You may slam me for generalizing and having no statistics to back it up, but I have visited the libraries in cities across the country, and in my observation, I have found this to be true.

And spooje It was horrible of those parents to bring a child to such an event allow the child to disturb others’ enjoyment. I can just imagine how pissed I would have been. Some people simply lack common sense as well as manners.

Zette—go over and ask them to shut the hell up; it occasionally works. I have become notorious on the 5:45 train as “That Woman Who Tells People On Cell Phones to Shut Up.”

If they are talking in a normal, conversational tone of voice, I leave 'em alone. But when some moron is shrieking at the top of his lungs, "YEAH, I’M ON THE TRAIN—WHAT MOVIE DO YOU WANNA SEE TONIGHT AND ARE SAM AND JANET COMING OVER FOR DINNER AND . . . " I will get up, tap him on the shoulder and nicely ask him to please pipe down.

So far, every single one of them HAS piped down, and in an abashed, apologetic way. I have also been applauded by other passengers.

I sadly second Eve’s suggestion. Too many people fail to pick up the white courtesy clue phone when you give them “the look” that communicates the “shut your pie hole” message. Whether it’s the movies, libraries or trains, you have to politely but firmly tell them the message.

When I was a child, the library was a nice, safe haven. Now, I’m almost afraid to go there alone. People try to get into your car while you’re in the parking lot. Once, there was a lady at the front of the library, repeatedly yelling at an embarassed man “YES I DO DO IT DOGGY STYLE!” The library’s getting not only loud, but unbearably weird.
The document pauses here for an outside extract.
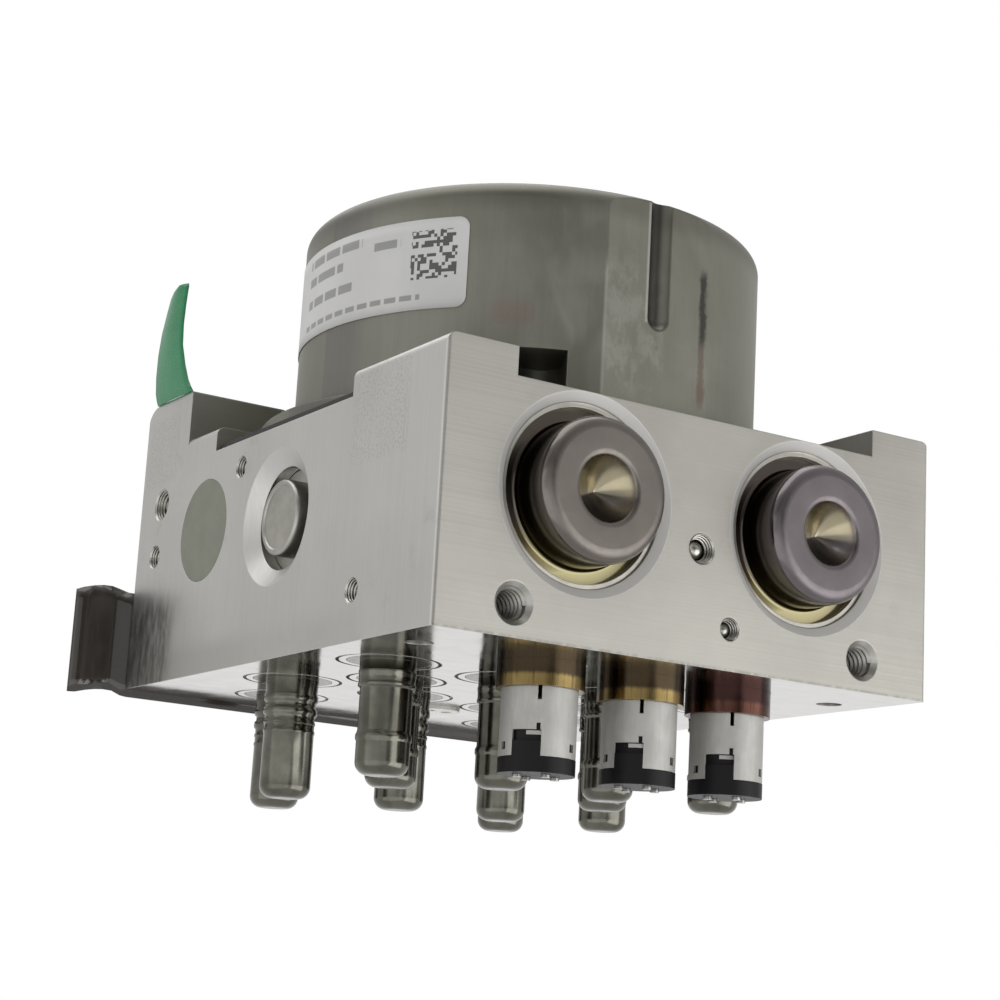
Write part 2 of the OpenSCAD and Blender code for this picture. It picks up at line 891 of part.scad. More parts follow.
module pump_piston(side) {
    color("#dcdcda") mirror_side(side) translate([0, 0, pump_z]) along_x()
        bore(piston_r, piston_rest, piston_rest + piston_l);
}

module pump_springs() {
    room = sleeve_x + sleeve_l - sleeve_wall - piston_rest - piston_l;
    color("#9fa3a6") for (side = [-1, 1]) mirror_side(side)
        translate([piston_rest + piston_l, 0, pump_z]) along_x()
            coil_spring(pump_coil_r, pump_wire, room, 4);
}

// Accumulators

module accumulator_frame(side) {
    translate([side * accumulator_x, -front_reach, accumulator_z]) along_front() children();
}

// Half-section of the drawn cap: axis upright, front face of the block at zero
module cap_section() {
    difference() {
        union() {
            translate([0, -mouth_d]) square([mouth_bore_r - seat_gap, cap_t]);
            translate([0, -mouth_d]) square([cup_r, mouth_d + cup_out - cup_round]);
            square([cup_r - cup_round, cup_out]);
            translate([cup_r - cup_round, cup_out - cup_round]) circle(r = cup_round);
        }
        translate([-overrun, -mouth_d - overrun])
            square([cup_r - cap_t + overrun, mouth_d + cup_out - cap_t - dimple_d + overrun]);
        translate([dimple_r, -mouth_d - overrun])
            square([cup_r - cap_t - dimple_r, mouth_d + cup_out - cap_t + overrun]);
        translate([-cup_r, -mouth_d - 2 * overrun]) square([cup_r, 3 * mouth_d + cup_out]);
    }
}

module accumulator_cap(side) {
    color("#8b8784") accumulator_frame(side) difference() {
        rotate_extrude($fn = 64) cap_section();
        translate([0, 0, cup_out - dimple_d])
            cylinder(r1 = 0, r2 = dimple_r, h = dimple_d);
        translate([0, 0, cup_out]) cylinder(r = dimple_r, h = overrun);
    }
}

module accumulator_piston(side) {
    color("#b9b9b4") accumulator_frame(side) translate([0, 0, -accumulator_d + 2 * seat_gap])
        difference() {
            cylinder(r = accumulator_r - running_gap, h = acc_piston_l);
            translate([0, 0, acc_piston_l / 2])
                cylinder(r = acc_coil_r + acc_wire, h = acc_piston_l);
        }
}

module accumulator_springs() {
    from = -accumulator_d + 2 * seat_gap + acc_piston_l / 2;
    to = cup_out - cap_t;
    color("#8d9093") for (side = [-1, 1]) accumulator_frame(side)
        translate([0, 0, from]) coil_spring(acc_coil_r, acc_wire, to - from, 5);
}

module retaining_rings() {
    color("#b5b2a4") for (side = [-1, 1]) accumulator_frame(side)
        tube(mouth_bore_r + snap_r - running_gap, mouth_bore_r - snap_r,
            -snap_y + running_gap, -snap_y + 2 * snap_r - running_gap);
}

// Sensors

module sensor_frame(i) {
    translate([sensor_xs[i], -front_reach + sensor_y, 0]) rotate([0, 0, sensor_turns[i]])
        children();
}

module sensor_body(i) {
    color("#7a6234") sensor_frame(i) difference() {
        union() {
            bore(collar_r, -collar_h, collar_sink);
            bore(sensor_shank_r, -overrun, sensor_shank_h);
        }
        bore(sensor_bore_r, 0, sensor_shank_h + overrun);
    }
}

// A box that cuts the sleeve's wall at an angle round the sensor
module wall_cut(angle, w, low, high) {
    rotate([0, 0, angle]) translate([0, -w / 2, low])
        cube([sensor_sleeve_r + overrun, w, high - low]);
}

module sensor_sleeve(i) {
    color("#b7b6ae") sensor_frame(i) difference() {
        tube(sensor_sleeve_r, sensor_sleeve_r - sensor_wall, -sensor_low, -collar_h);
        wall_cut(tongue_angle, tongue_w + 2 * seat_gap, -sensor_low - overrun,
            -sensor_low + window_h);
        wall_cut(slit_angle, slit_w, -collar_h - slit_h, -collar_h + overrun);
        wall_cut(slit_angle, slit_w, -sensor_low + window_h / 2,
            -sensor_low + window_h + overrun);
        for (turn = [-1, 1])
            wall_cut(slit_angle + turn * peep_angle, peep_size, -sensor_low + overrun,
                -sensor_low + overrun + peep_size);
    }
}

module sensor_plug(i) {
    core_r_in = sensor_sleeve_r - sensor_wall - seat_gap;
    color("#26262c") sensor_frame(i) {
        bore(sensor_sleeve_r + seat_gap, -sensor_low - sensor_rim_h, -sensor_low);
        bore(core_r_in, -sensor_low, -collar_h - slit_h);
        intersection() {
            wall_cut(tongue_angle, tongue_w, -sensor_low - overrun, -sensor_low + tongue_h);
            bore(sensor_sleeve_r + seat_gap, -sensor_low - overrun, 0);
        }
    }
}

module sensor_contacts() {
    color("#c8c6b8") for (i = [0:2]) sensor_frame(i) for (turn = [0:90:270])
        rotate([0, 0, tongue_angle + turn + 45]) translate([contact_reach, 0, 0])
            bore(contact_r, -sensor_low - sensor_rim_h - contact_h, -sensor_low - sensor_rim_h);
}

// Valves

// Half-section of a valve's fixed cartridge and dome; z is the second axis
module dome_section(reach, collar_end, ring_end, ring_h) {
    difference() {
        union() {
            square([valve_flange_r, valve_flange_h]);
            square([valve_body_r, valve_body_h]);
            square([valve_nose_r, valve_nose_h]);
            translate([0, -collar_end]) square([collar_step_r, collar_end]);
            translate([0, -ring_end]) square([dome_r + rib, ring_h]);
            translate([0, -reach + dome_round]) square([dome_r, reach]);
            translate([0, -reach]) square([dome_r - dome_round, reach]);
            translate([dome_r - dome_round, -reach + dome_round]) circle(r = dome_round, $fn = 32);
        }
        translate([0, -reach + dome_wall]) square([dome_in, reach - dome_wall + valve_seat_z]);
        square([valve_orifice_r, valve_nose_h + overrun]);
        translate([-dome_r, -reach - overrun]) square([dome_r, 3 * reach]);
    }
}

module short_valve_domes() {
    color("#55534d") for (place = short_places) translate(place)
        rotate_extrude($fn = 48)
            dome_section(short_dome_l, short_collar_h, short_ring_h + short_ring_d, short_ring_d);
}

module long_valve_domes() {
    color("#55534d") for (place = long_places) translate(place)
        rotate_extrude($fn = 48)
            dome_section(long_dome_l, long_collar_h, long_ring_h, short_ring_d);
}

module valve_plunger(i) {
    place = valve_places[i - 1];
    color("#8d8d8a") translate(place) {
        bore(dome_in - running_gap, armature_low, armature_top);
        bore(needle_r, armature_top - overrun, needle_top - valve_lift);
    }
}

module valve_springs() {
    color("#a2a5a8") for (place = valve_places) translate(place)
        translate([0, 0, armature_top])
            coil_spring(valve_coil_r, valve_wire, valve_seat_z - armature_top, 4);
}

// Films

// Green film on the ridge, its left end turned up as a pull tab
module green_film() {
    film_l = block_w - 2 * film_margin;
    film_y = rear_reach - ridge_round - green_film_w;
    color("#4f9a74") difference() {
        translate([-block_w / 2, film_y, ridge_h]) {
            cube([film_l, green_film_w, film_t]);
            rotate([0, 0, 90]) along_front() linear_extrude(height = film_t) difference() {
                square([green_film_w, green_tab_l]);
                translate([green_film_w, green_tab_l]) rotate(45)
                    square(tab_round, center = true);
                translate([0, green_tab_l]) rotate(45) square(2 * tab_round, center = true);
            }
        }
        translate([0, 0, ridge_h - overrun]) linear_extrude(height = film_t + 2 * overrun)
            relief_2d();
    }
}

// Brown film along the rear face's lower edge, its left end free as a creased pull tab
module brown_film() {
    film_l = block_w - film_margin;
    bend = crease_share * brown_tab_l;
    left = -block_w / 2;
    color("#4b423b") translate([0, 0, brown_low]) linear_extrude(height = brown_film_w)
        polygon([
            [left + film_l, rear_reach],
            [left, rear_reach],
            [left - bend, rear_reach + crease_rise],
            [left - brown_tab_l, rear_reach],
            [left - brown_tab_l, rear_reach + film_t],
            [left - bend, rear_reach + crease_rise + film_t],
            [left, rear_reach + film_t],
            [left + film_l, rear_reach + film_t]
        ]);
}

valve_block();
ball_plugs();
vent_disc();
motor_can();
motor_end_plate();
motor_gasket();
motor_magnets();
rotor_core();
rotor_windings();
commutator();
motor_shaft();
eccentric();
eccentric_ring();
shaft_bearings();
brush_carrier();
brushes();
motor_screws();
motor_connector();
motor_pins();
motor_label();
pump_plug(-1);  // pump_plug_left
pump_plug(1);  // pump_plug_right
pump_sleeve(-1);  // pump_sleeve_left
pump_sleeve(1);  // pump_sleeve_right
pump_piston(-1);  // pump_piston_left
pump_piston(1);  // pump_piston_right
pump_springs();
accumulator_cap(-1);  // accumulator_cap_left
accumulator_cap(1);  // accumulator_cap_right
accumulator_piston(-1);  // accumulator_piston_left
accumulator_piston(1);  // accumulator_piston_right
accumulator_springs();
retaining_rings();
sensor_body(0);  // sensor_body_left
sensor_body(1);  // sensor_body_middle
sensor_body(2);  // sensor_body_right
sensor_sleeve(0);  // sensor_sleeve_left
sensor_sleeve(1);  // sensor_sleeve_middle
sensor_sleeve(2);  // sensor_sleeve_right
sensor_plug(0);  // sensor_plug_left
sensor_plug(1);  // sensor_plug_middle
sensor_plug(2);  // sensor_plug_right
sensor_contacts();
green_film();
brown_film();
short_valve_domes();
long_valve_domes();
valve_springs();
valve_plunger(1);  // valve_plunger_1
valve_plunger(2);  // valve_plunger_2
valve_plunger(3);  // valve_plunger_3
valve_plunger(4);  // valve_plunger_4
valve_plunger(5);  // valve_plunger_5
valve_plunger(6);  // valve_plunger_6
valve_plunger(7);  // valve_plunger_7
valve_plunger(8);  // valve_plunger_8
valve_plunger(9);  // valve_plunger_9
valve_plunger(10);  // valve_plunger_10
valve_plunger(11);  // valve_plunger_11
valve_plunger(12);  // valve_plunger_12
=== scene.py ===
"""Looks of the hydraulic unit of an anti-lock brake module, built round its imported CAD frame.

Lengths are in metres in the CAD frame: the origin lies on the block's lower face under the motor's
axis, -Y is the front face with the two accumulators, and -X is the left face.
"""

import json
import math

import bmesh
import bpy
from mathutils import Matrix, Vector


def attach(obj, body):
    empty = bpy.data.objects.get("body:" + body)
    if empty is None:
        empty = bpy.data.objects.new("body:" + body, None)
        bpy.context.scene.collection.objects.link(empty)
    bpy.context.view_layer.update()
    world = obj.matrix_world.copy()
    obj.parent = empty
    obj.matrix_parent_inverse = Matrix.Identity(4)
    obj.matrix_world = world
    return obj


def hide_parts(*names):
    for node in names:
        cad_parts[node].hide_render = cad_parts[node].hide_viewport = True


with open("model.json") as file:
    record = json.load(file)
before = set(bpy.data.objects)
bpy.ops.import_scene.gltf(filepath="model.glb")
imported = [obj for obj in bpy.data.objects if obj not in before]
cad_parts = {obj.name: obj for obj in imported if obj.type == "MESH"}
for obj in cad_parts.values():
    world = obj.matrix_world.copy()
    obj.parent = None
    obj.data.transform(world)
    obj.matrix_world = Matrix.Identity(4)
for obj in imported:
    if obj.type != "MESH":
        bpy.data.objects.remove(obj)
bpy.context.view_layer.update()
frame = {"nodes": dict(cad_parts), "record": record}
nodes = frame["nodes"]

MM = 0.001
FULL_TURN = 2 * math.pi


# Camera: it stands in front, to the left and a little below, and is rolled slightly

camera_place = Vector((-199.74, -312.76, -49.60)) * MM
camera_azimuth = math.radians(-32.046)
camera_rise = math.radians(12.590)
camera_roll = math.radians(3.209)
camera_lens = 80.088


def make_camera():
    data = bpy.data.cameras.new("camera")
    data.lens = camera_lens
    data.sensor_width = 36
    data.clip_start = 0.01
    data.clip_end = 20
    camera = bpy.data.objects.new("camera", data)
    bpy.context.scene.collection.objects.link(camera)
    level = math.cos(camera_rise)
    forward = Vector((
        -math.sin(camera_azimuth) * level,
        math.cos(camera_azimuth) * level,
        math.sin(camera_rise),
    ))
    turn = forward.to_track_quat("-Z", "Y").to_matrix().to_4x4()
    camera.matrix_world = Matrix.Translation(camera_place) @ turn @ Matrix.Rotation(camera_roll, 4, "Z")
    bpy.context.scene.camera = camera


# Shapes, all in millimetres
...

Haven’t noticed it at the Carnegie yet, but I want to pull my hair out when people do this.

Zette!

You swore!

I’m shocked.

Really.

Wow.

Like.

Woah.

:wink: And no, you’re not off the deep end.

E.

shudders

Now I have happy library memories and I have bad library memories. I used to spend Saturday’s at the local library (about once a month) I read all sorts of cool stuff (transcripts of Star Trek and The Twilight Zone, Sci-fi, fantasy mmmm…) And generaly had a nice quiet day to myself. With all the books I could ever want.

Then I moved and tried to use the local library for research for school. I discovered how this local library kept it quiet. They didn’t let people touch books. 80 member Model UN class? 6 people in the library at a time. Don’t care if you have to research China’s poition on topic for the Women’s Committee. Sucks to be you. (And hence, Flint’s Anti Public Library)

So yea, its pretty quiet in there. But people might actually read and learn if you let them in.

(Not to say I don’t understand loud people complaints. I just have first hand experiance of a place that swings hard the other way.)

Shit, Kathryn, you live right near the Carnegie. I love it there…curl up in one of those big leather chairs with old books…

And Scylla talks about his penis! What is this world coming to?

Zette, no, you are not. And yes, yes, they are. I can’t remember ever witnessing scenes like the ones you have described in a library this side of the water. I don’t know exactly when it was instilled in me but if I have to speak to someone in a library I whisper, and most other people seem to also. My theory is that if libraries ditched the video rental service the problem might go away, but I guess they need the revenue. <sigh>.
I think they should be beheaded with a blunt hacksaw, and their heads mounted on a spike next to the ones who write in library books.
Eve, you have my undying admiration.

I have wonderful, beautiful memories of my favorite library growing up: it’s the main Enoch Pratt Branch on Cathedral Street in Mt. Vernon, Baltimore. Locals call it the Cathedral Street. I even wrote a poem about it that got published.

Sadly, it has deteriorated badly. Last time I went, I wondered over to the children’s section and endured yelling, laughing, screaming, crying children out the wazoo. Had that been me (all of ten years ago), my grandmother would have shushed me or made me leave. But the parents (those who don’t just abandon their children while they look around) let them run wild. It’s really irritating. Luckly, I can slip away to the Poe Room or one of the other (less interesting) readings rooms on the second floor for peace and quiet.

My university library is awesome, but get this: they have a coffee shop on the ground floor. A coffee shop! It is so loud in there that the librarian could not hear me when I asked for my reserved readings. The second floor was just as bad. I finally found solace on the fourth floor (it goes up to seven). I asked a librarian which floor was the Quiet Floor, and she said there wasn’t on! The horror!

And don’t get me started on movies. Just shut the fuck up when you’re at a movie, okay? That’s all I’m asking. I went to see Rent (a $50 ticket) and listened to the interpretation of the woman sitting behind me. Apparantly she thought it sounded better in the wrong fucking key.

People are so goddamn rude! Argh!

Hi. I’m a librarian. I hate to say this, but I think the rude people have won. Why don’t I spend my days shushing people? A few reasons. One,if I told every ignorant bastard yapping away to shut up in this place, I’d never have any time for actually doing reference work. I’m outnumbered. Two, if more people want quiet, it would be quiet. This is just a theory of mine, but if libraries were quiet way back when, it was because other patrons made being a noisy asshole socially unacceptable. I try to quiet people when I can and as politely as I can, but often I’m looked on as the stuffy librarian shushing the poor taxpayer. Or the poor taxpayers bratty kid. So I’m ignored or told off. Which brings me to point three. I’m sick of being told to go fuck myself all the time by rude people. I don’t want to spend my life as the etiquette police and getting yelled at all day. Who would?